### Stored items
◇ ◇ ◇ ◇ ◇ ◇ ◇
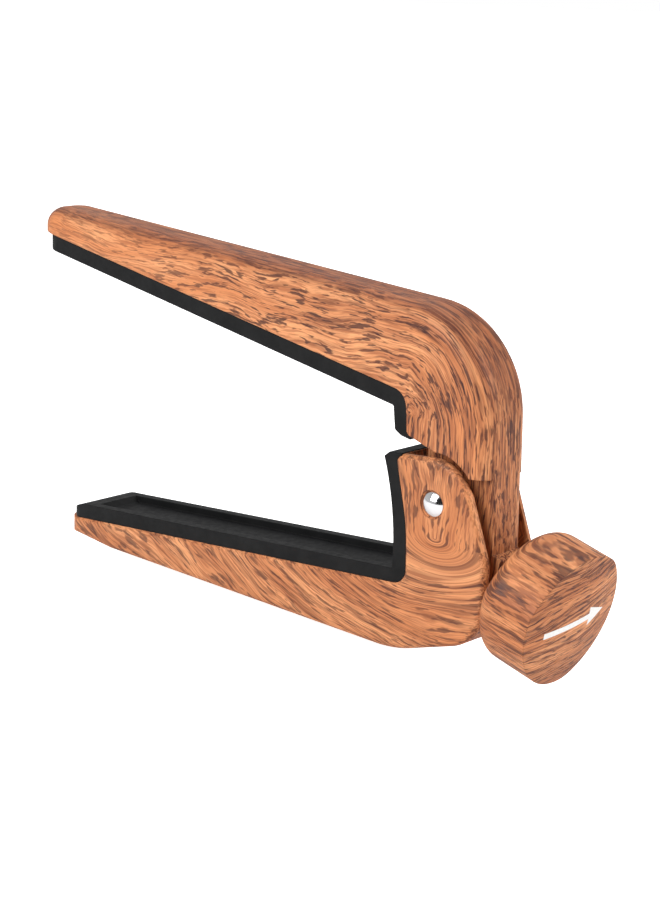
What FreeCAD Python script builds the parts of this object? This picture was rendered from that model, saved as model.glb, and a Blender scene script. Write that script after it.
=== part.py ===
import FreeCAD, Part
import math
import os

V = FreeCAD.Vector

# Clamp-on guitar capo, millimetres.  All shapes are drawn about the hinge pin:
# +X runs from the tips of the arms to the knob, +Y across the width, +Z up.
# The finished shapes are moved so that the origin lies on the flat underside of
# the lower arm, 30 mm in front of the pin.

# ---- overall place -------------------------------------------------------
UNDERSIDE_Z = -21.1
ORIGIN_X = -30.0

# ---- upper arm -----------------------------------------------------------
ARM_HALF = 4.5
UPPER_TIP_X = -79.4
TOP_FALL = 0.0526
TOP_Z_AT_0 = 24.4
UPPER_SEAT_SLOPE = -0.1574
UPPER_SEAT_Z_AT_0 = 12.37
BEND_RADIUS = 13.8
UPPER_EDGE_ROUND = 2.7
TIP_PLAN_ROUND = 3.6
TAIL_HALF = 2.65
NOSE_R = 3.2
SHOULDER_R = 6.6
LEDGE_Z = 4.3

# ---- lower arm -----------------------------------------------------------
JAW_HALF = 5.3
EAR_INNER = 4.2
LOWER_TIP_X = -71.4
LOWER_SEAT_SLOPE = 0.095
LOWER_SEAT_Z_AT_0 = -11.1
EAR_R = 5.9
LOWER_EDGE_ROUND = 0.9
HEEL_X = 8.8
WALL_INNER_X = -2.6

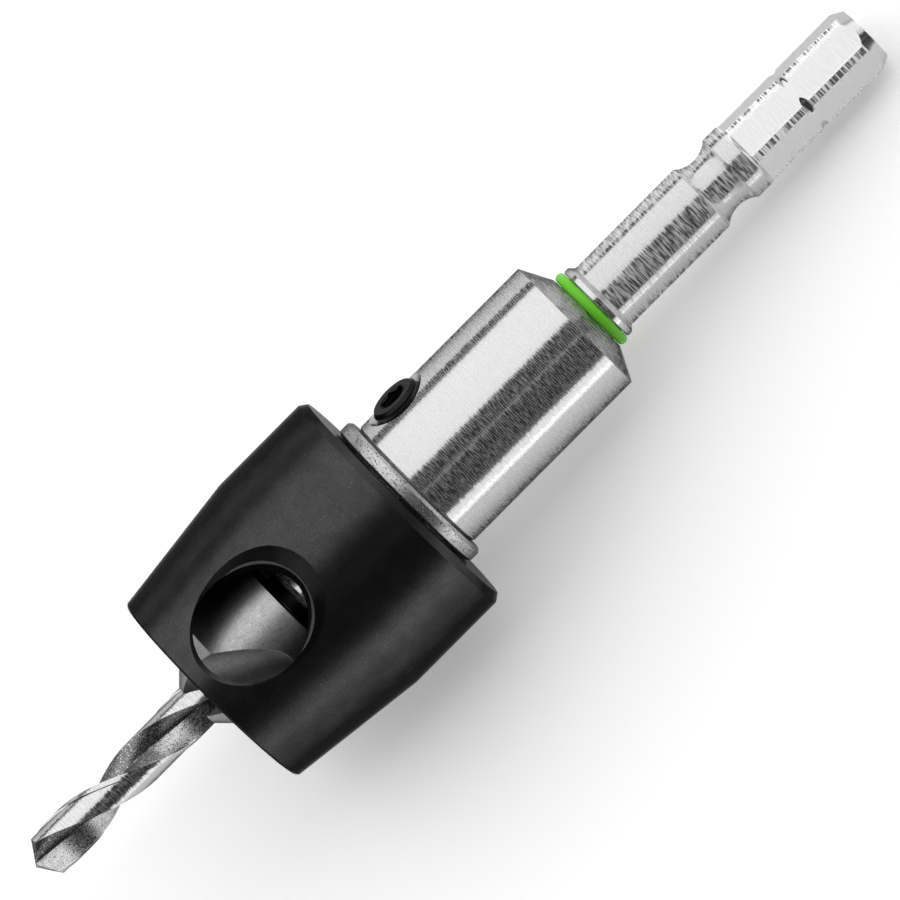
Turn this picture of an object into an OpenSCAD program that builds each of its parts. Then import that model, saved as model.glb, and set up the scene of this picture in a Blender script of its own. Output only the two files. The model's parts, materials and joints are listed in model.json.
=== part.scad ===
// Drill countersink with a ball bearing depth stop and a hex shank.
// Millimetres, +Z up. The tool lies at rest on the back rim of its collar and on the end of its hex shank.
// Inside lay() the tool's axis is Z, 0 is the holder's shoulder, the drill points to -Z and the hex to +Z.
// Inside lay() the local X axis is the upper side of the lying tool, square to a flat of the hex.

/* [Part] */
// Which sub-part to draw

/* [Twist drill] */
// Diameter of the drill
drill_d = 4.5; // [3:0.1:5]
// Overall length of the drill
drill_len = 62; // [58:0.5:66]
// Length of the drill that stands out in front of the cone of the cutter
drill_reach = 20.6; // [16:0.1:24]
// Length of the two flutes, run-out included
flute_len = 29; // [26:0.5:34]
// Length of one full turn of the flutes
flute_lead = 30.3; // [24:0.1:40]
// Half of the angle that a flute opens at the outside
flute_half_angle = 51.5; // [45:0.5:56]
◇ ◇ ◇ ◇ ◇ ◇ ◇
### Exercise aim
Extract the complete set of records unchanged.

### Worked solution
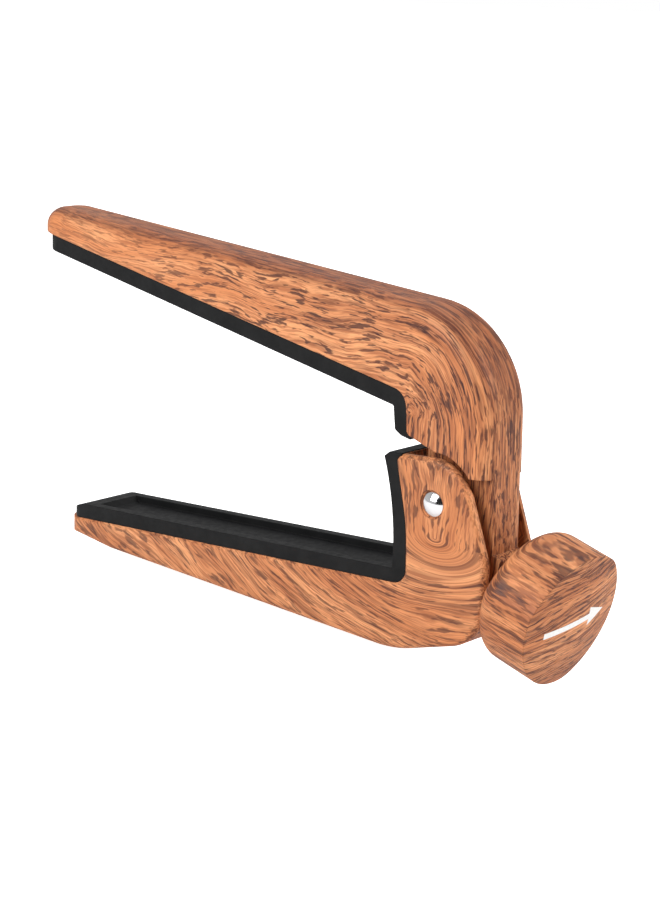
What FreeCAD Python script builds the parts of this object? This picture was rendered from that model, saved as model.glb, and a Blender scene script. Write that script after it.
=== part.py ===
import FreeCAD, Part
import math
import os

V = FreeCAD.Vector

# Clamp-on guitar capo, millimetres.  All shapes are drawn about the hinge pin:
# +X runs from the tips of the arms to the knob, +Y across the width, +Z up.
# The finished shapes are moved so that the origin lies on the flat underside of
# the lower arm, 30 mm in front of the pin.

# ---- overall place -------------------------------------------------------
UNDERSIDE_Z = -21.1
ORIGIN_X = -30.0

# ---- upper arm -----------------------------------------------------------
ARM_HALF = 4.5
UPPER_TIP_X = -79.4
TOP_FALL = 0.0526
TOP_Z_AT_0 = 24.4
UPPER_SEAT_SLOPE = -0.1574
UPPER_SEAT_Z_AT_0 = 12.37
BEND_RADIUS = 13.8
UPPER_EDGE_ROUND = 2.7
TIP_PLAN_ROUND = 3.6
TAIL_HALF = 2.65
NOSE_R = 3.2
SHOULDER_R = 6.6
LEDGE_Z = 4.3

# ---- lower arm -----------------------------------------------------------
JAW_HALF = 5.3
EAR_INNER = 4.2
LOWER_TIP_X = -71.4
LOWER_SEAT_SLOPE = 0.095
LOWER_SEAT_Z_AT_0 = -11.1
EAR_R = 5.9
LOWER_EDGE_ROUND = 0.9
HEEL_X = 8.8
WALL_INNER_X = -2.6

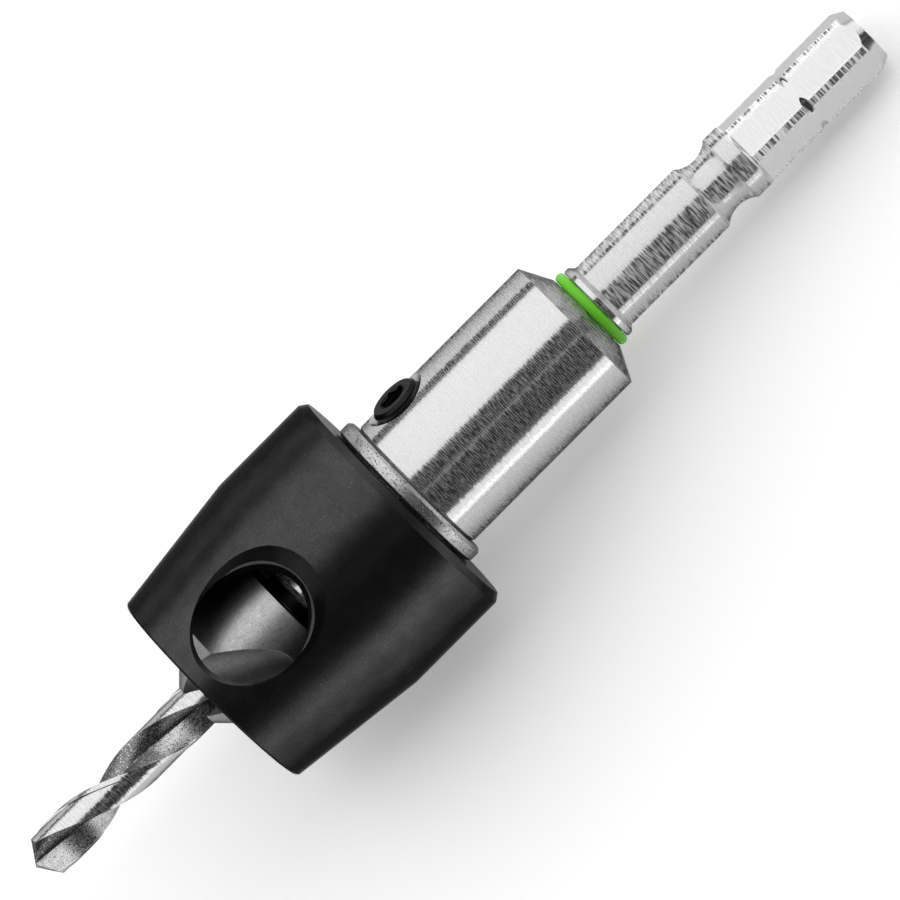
Turn this picture of an object into an OpenSCAD program that builds each of its parts. Then import that model, saved as model.glb, and set up the scene of this picture in a Blender script of its own. Output only the two files. The model's parts, materials and joints are listed in model.json.
=== part.scad ===
// Drill countersink with a ball bearing depth stop and a hex shank.
// Millimetres, +Z up. The tool lies at rest on the back rim of its collar and on the end of its hex shank.
// Inside lay() the tool's axis is Z, 0 is the holder's shoulder, the drill points to -Z and the hex to +Z.
// Inside lay() the local X axis is the upper side of the lying tool, square to a flat of the hex.

/* [Part] */
// Which sub-part to draw

/* [Twist drill] */
// Diameter of the drill
drill_d = 4.5; // [3:0.1:5]
// Overall length of the drill
drill_len = 62; // [58:0.5:66]
// Length of the drill that stands out in front of the cone of the cutter
drill_reach = 20.6; // [16:0.1:24]
// Length of the two flutes, run-out included
flute_len = 29; // [26:0.5:34]
// Length of one full turn of the flutes
flute_lead = 30.3; // [24:0.1:40]
// Half of the angle that a flute opens at the outside
flute_half_angle = 51.5; // [45:0.5:56]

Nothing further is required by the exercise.